Così vengono caricati su una piccolissima imbarcazione: sono stretti, gomito a gomito. «Il viaggio è durato due giorni, in balia delle onde. All’inizio del terzo giorno, lo scafo ha iniziato ad imbarcare acqua, stavamo affondando». Fortunatamente, a salvarli è arrivata una nave della Marina militare italiana. «Siamo rimasti a bordo dodici ore, poi ci hanno portato ad Agrigento ma al momento dello sbarco, quando ci hanno ridato le nostre borse, abbiamo scoperto che i nostri soldi e oggetti di valore erano spariti».
La storia di Nisrin non finisce qui e, dopo tanto orrore, finalmente, alcuni momenti di felicità. Dopo cinque giorni nel centro di accoglienza di Agrigento, lei e la sua famiglia vengono trasferiti in un piccolo paese nel Palermitano. Qui rimangono per tre mesi, poi la famiglia di Nisrin parte per l’Olanda, dove si trova tuttora.

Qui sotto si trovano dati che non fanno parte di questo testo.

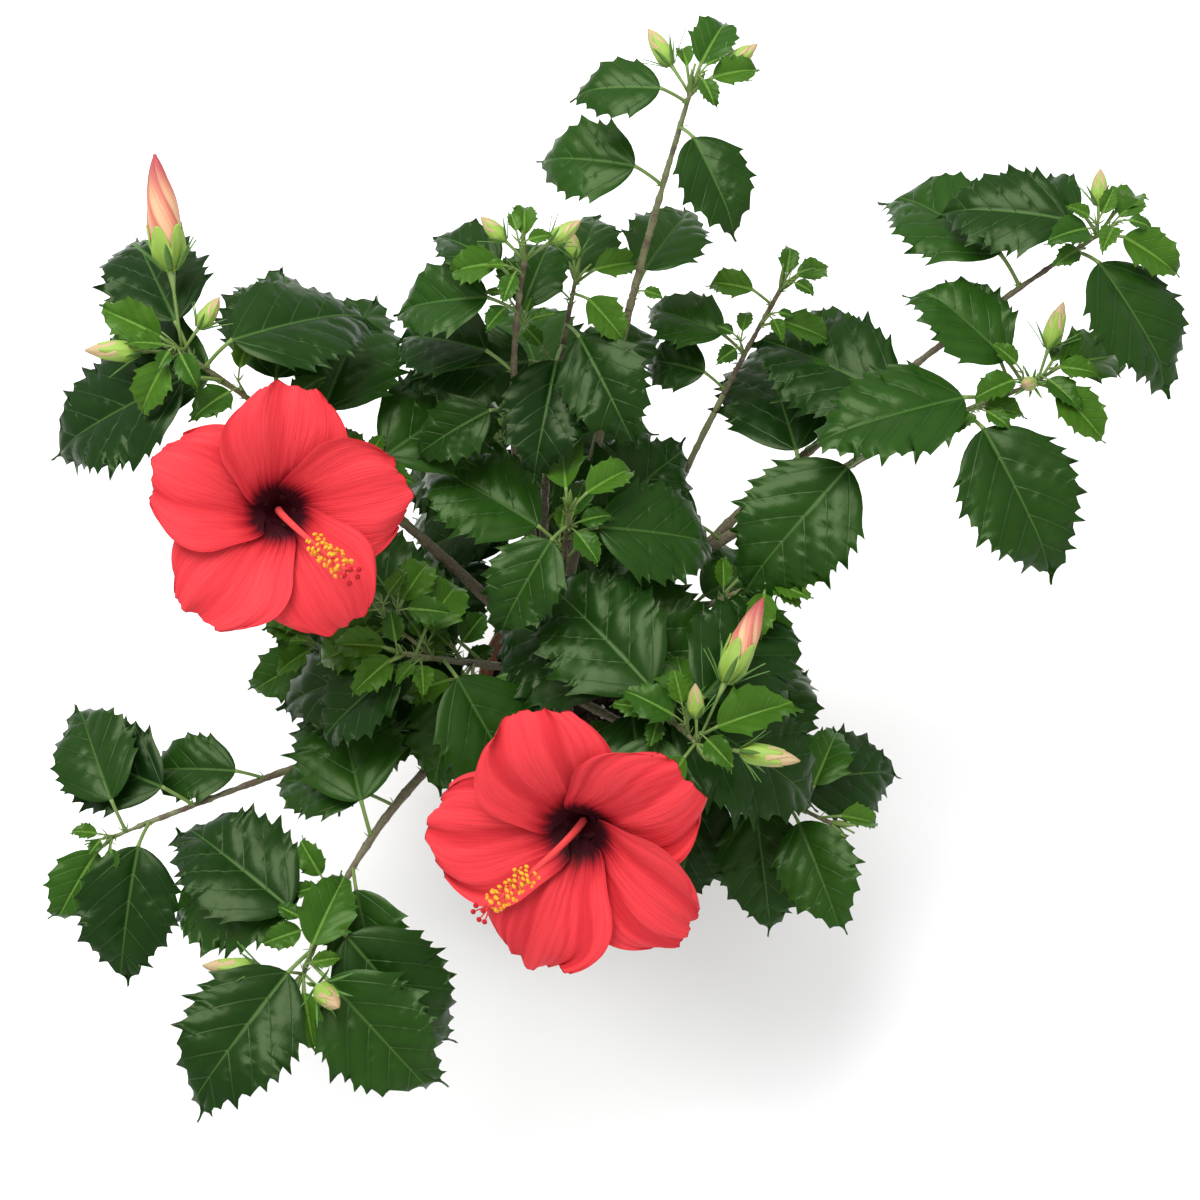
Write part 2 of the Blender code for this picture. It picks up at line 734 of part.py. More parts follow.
def make_trunk(line):
    shares = (0.0, 0.12, 0.30, 0.55, 0.80, 1.0)
    centres = [line.at(share) for share in shares]
    radii = [line.radius(share) for share in shares]
    return tube(centres, radii, TRUNK_SIDES, (TRUNK_FOOT, UP))


def finish(thing, colour, roughness):
    material = bpy.data.materials.new(f"{thing.name}_finish")
    material.use_nodes = True
    shader = material.node_tree.nodes["Principled BSDF"]
    shader.inputs["Base Color"].default_value = (*colour, 1)
    shader.inputs["Roughness"].default_value = roughness
    shader.inputs["Metallic"].default_value = 0.0
    thing.data.materials.clear()
    thing.data.materials.append(material)
    thing.data.shade_smooth()
    thing.data.set_sharp_from_angle(angle=math.radians(30))


def main():
    for thing in list(bpy.data.objects):
        bpy.data.objects.remove(thing)
    grown = Clearance()
    pot, pot_body = make_pot()
    soil, soil_body = make_soil()
    grown.add("pot", pot_body, soil_body)
    finish(pot, (0.20, 0.095, 0.060), 0.55)
    finish(soil, (0.018, 0.012, 0.009), 0.95)

    middle = (TRUNK_FOOT + TRUNK_TIP) / 2
    lines = {"trunk": Line(TRUNK_FOOT, middle, TRUNK_TIP, TRUNK_RADIUS, FORK_RADIUS, FLARE)}
    trunk = make_trunk(lines["trunk"])
    grown.add("trunk", trunk)
    finish(trunk.to_object("trunk"), (0.13, 0.095, 0.065), 0.85)

    masses = {}
    for branch in BRANCHES:
        line, foot = branch_line(branch, lines)
        lines[branch.name] = line
        bough = limb(line, 0.0, branch.bare, BOUGH_SIDES, BOUGH_STEPS, foot)
        masses[branch.name] = stem_bodies(branch, line)
        grown.add(f"bough_{branch.name}", bough)
        grown.add(f"foliage_{branch.name}", *masses[branch.name])
        finish(bough.to_object(f"bough_{branch.name}"), (0.14, 0.12, 0.070), 0.80)

    for bloom in BLOOMS:
        bodies = bloom_bodies(bloom, lines)
        grown.add(bloom.name, *bodies)
        finish(fuse(bloom.name, bodies), (0.85, 0.055, 0.060), 0.60)

    leaves = {}
    for branch in sorted(BRANCHES, key=lambda branch: -branch.leaf):  # the largest leaves come first
        seed = BRANCHES.index(branch)
        leaves[branch.name], twigs = leaves_of(branch, lines[branch.name], seed, grown)
        masses[branch.name].extend(twigs)
        for leaf in leaves[branch.name]:
            masses[branch.name].append(leaf_body(leaf, leaf.length * BLADE_THICKNESS))
        finish(fuse(f"foliage_{branch.name}", masses[branch.name]), (0.030, 0.095, 0.028), 0.50)
    return lines, leaves


if __name__ == "__main__":
    main()
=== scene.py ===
"""The looks of a young hibiscus shrub in its nursery pot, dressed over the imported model.

The stems, boughs and leaves grow here by the same rule as the solids, with the same seeds, so each
toothed and veined leaf lies where its plain solid is. Finer shoots are then carried on from them.
"""

import json
import math
import random
from collections import namedtuple

import bpy
import numpy as np
from mathutils import Matrix, Vector
from mathutils.bvhtree import BVHTree

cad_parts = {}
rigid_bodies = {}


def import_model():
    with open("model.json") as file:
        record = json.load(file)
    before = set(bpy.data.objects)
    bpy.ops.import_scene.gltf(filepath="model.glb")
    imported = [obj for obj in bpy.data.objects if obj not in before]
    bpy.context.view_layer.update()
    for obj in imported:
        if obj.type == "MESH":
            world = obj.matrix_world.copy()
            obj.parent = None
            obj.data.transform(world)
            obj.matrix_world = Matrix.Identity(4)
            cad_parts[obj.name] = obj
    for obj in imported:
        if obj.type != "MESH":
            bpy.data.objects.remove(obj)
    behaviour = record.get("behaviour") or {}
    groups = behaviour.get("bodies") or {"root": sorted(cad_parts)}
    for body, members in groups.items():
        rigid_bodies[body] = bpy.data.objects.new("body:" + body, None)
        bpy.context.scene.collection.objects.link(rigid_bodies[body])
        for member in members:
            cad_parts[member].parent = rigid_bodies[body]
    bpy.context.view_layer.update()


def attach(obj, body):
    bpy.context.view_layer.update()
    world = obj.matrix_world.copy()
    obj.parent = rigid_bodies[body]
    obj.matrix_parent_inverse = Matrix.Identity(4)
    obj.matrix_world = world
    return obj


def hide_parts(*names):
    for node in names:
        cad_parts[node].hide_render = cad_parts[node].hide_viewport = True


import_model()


# The studio: a sheet of pale paper under the pot, a broad soft light over the left shoulder of
# the plant and a weaker one in front. The camera stands over the plant and looks down on it.

AIM = Vector((-0.005, 0.006, 0.280))
CAMERA_DISTANCE = 1.05
CAMERA_ELEVATION = math.radians(70)
CAMERA_LENS = 62.9  # mm, on a sensor 36 mm wide
# Each lamp's place, the point it shines on, its width and its power in watts
LAMPS = {
    "broad_light": ((-0.44, 0.52, 1.95), (0, 0, 0.20), 1.25, 39),
    "front_light": ((0.90, -1.60, 1.00), (0, 0, 0.25), 1.40, 4),
}
ROOM_COLOUR = (0.98, 0.99, 1.0)
ROOM_STRENGTH = 0.89
PAPER_SIZE = 60.0
PAPER_DROP = 0.0002  # below the pot, so that the two faces don't share one plane
PAPER_COLOUR = (0.98, 0.98, 0.975)
PAPER_ROUGHNESS = 0.9


def shown(name, data):
    """A new object in the scene."""
    made = bpy.data.objects.new(name, data)
    bpy.context.scene.collection.objects.link(made)
    return made


def facing(way):
    """The rotation of a lamp or a camera that points this way."""
    return way.to_track_quat("-Z", "Y").to_euler()


for name, (spot, aim, size, power) in LAMPS.items():
    light = bpy.data.lights.new(name, "AREA")
    light.shape = "DISK"
    light.size = size
    light.energy = power
    lamp = shown(name, light)
    lamp.location = spot
    lamp.rotation_euler = facing(Vector(aim) - Vector(spot))

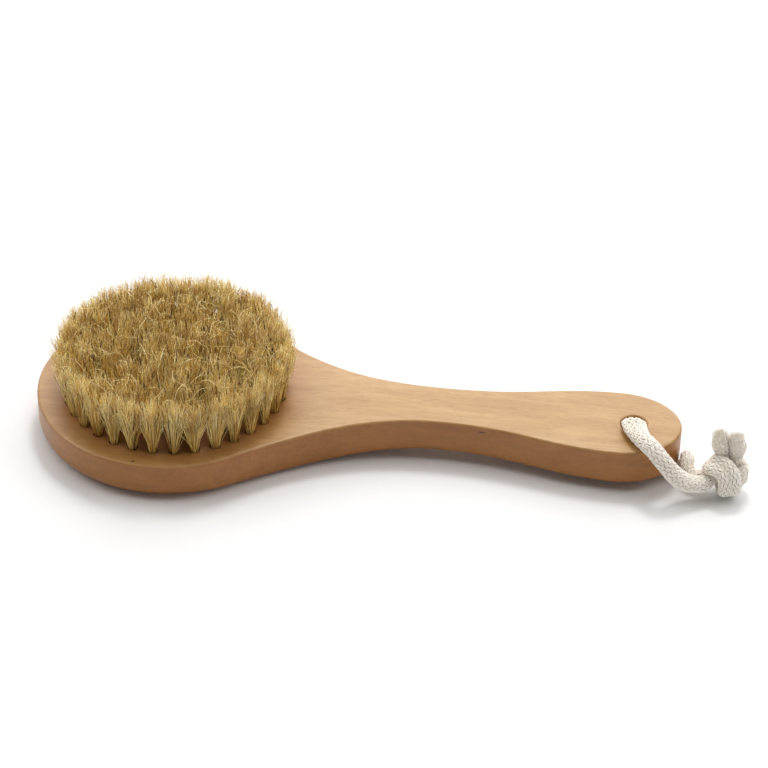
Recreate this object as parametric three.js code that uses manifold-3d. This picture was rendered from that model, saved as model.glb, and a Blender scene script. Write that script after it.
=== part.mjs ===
// A body dry brush lying on its back: a one-piece wooden paddle with a round head and a waisted handle,
// drilled and filled with six rings of bristle tufts, and a knotted cotton cord through the handle's end.
// Millimetres, +Z up, +X along the handle. The head's flat back rests on Z = 0.
import * as THREE from "three";
import { mergeVertices } from "three/addons/utils/BufferGeometryUtils.js";
import Module from "manifold-3d";

const wasm = await Module();
wasm.setup();

// Driving dimensions of the paddle, seen from above.
const LENGTH = 218;
const HEAD_RADIUS = 45;
const WAIST_HALF_WIDTH = 9.75;
const GRIP_HALF_WIDTH = 16.7;
const HEAD_X = HEAD_RADIUS - LENGTH / 2;
const WAIST_X = HEAD_X + 93;
const GRIP_X = HEAD_X + 152;
const END_X = LENGTH / 2;
const SHOULDER_ANGLE = THREE.MathUtils.degToRad(53);

// Its heights, seen from the side: a flat head, a raised waist and a slightly raised end.
const FLAT_HALF_LENGTH = 37;
const HEAD_THICKNESS = 14.5;
const WAIST_THICKNESS = 12.8;
const GRIP_THICKNESS = 13.4;
const WAIST_LIFT = 4;
const END_LIFT = 3;

// The edges: a wide round below, a light one above.
const HEAD_FILLET = 6.5;
const HANDLE_FILLET = 2.4;
const TOP_ROUND = 0.9;

// The hanging hole.
const HOLE_X = HEAD_X + 157;
const HOLE_RADIUS = 4.35;
const HOLE_ROUND = 0.9;

// The tufts: rings of holes round one centre, all drilled to one depth and trimmed to one height.
const TUFT_CENTRE_X = HEAD_X + 1.75;
const TUFT_COUNTS = [33, 27, 21, 15, 9, 3];
const OUTER_RING_RADIUS = 36.4;
const RING_STEP = 6.7;
const FIRST_TUFT_ANGLE = THREE.MathUtils.degToRad(-79.8);
const OUTER_LEAN = THREE.MathUtils.degToRad(2.5);
const TUFT_HOLE_RADIUS = 1.75;
const TUFT_HOLE_DEPTH = 9;
const STEM_RADIUS = 1.3;
const STEM_FOOT_GAP = 1.2;
const TUFT_TIP_RADIUS = 3.1;
const BRISTLE_HEIGHT = 18;
const CROWN_START = 8;
const CROWN_HALF_WIDTH = 3.1;
const TUFT_SIDES = 8;

// The cord, whose routes are given from the hole's centre.
const CORD_RADIUS = 3;
const CORD_SIDES = 10;
const KNOT_CENTRE = [32, -12, 7.7];
const KNOT_RADII = [7.3, 7.2, 7.2];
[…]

Lei decide di rimanere ma non da sola. «Non sono partita perché ho trovato l’amore, una persona che mi vuole bene e mi sta vicino per la richiesta dei documenti». La prima volta che l’ha vista, un tunisino suo coetaneo se n’è innamorato perdutamente e ha chiesto la mano al padre. «Sposarci non è stato possibile perché non c’è modo di ottenere dalla Siria i documenti necessari ma abbiamo deciso di farlo ugualmente ricorrendo al rito orale che nella nostra fede islamica è accettato».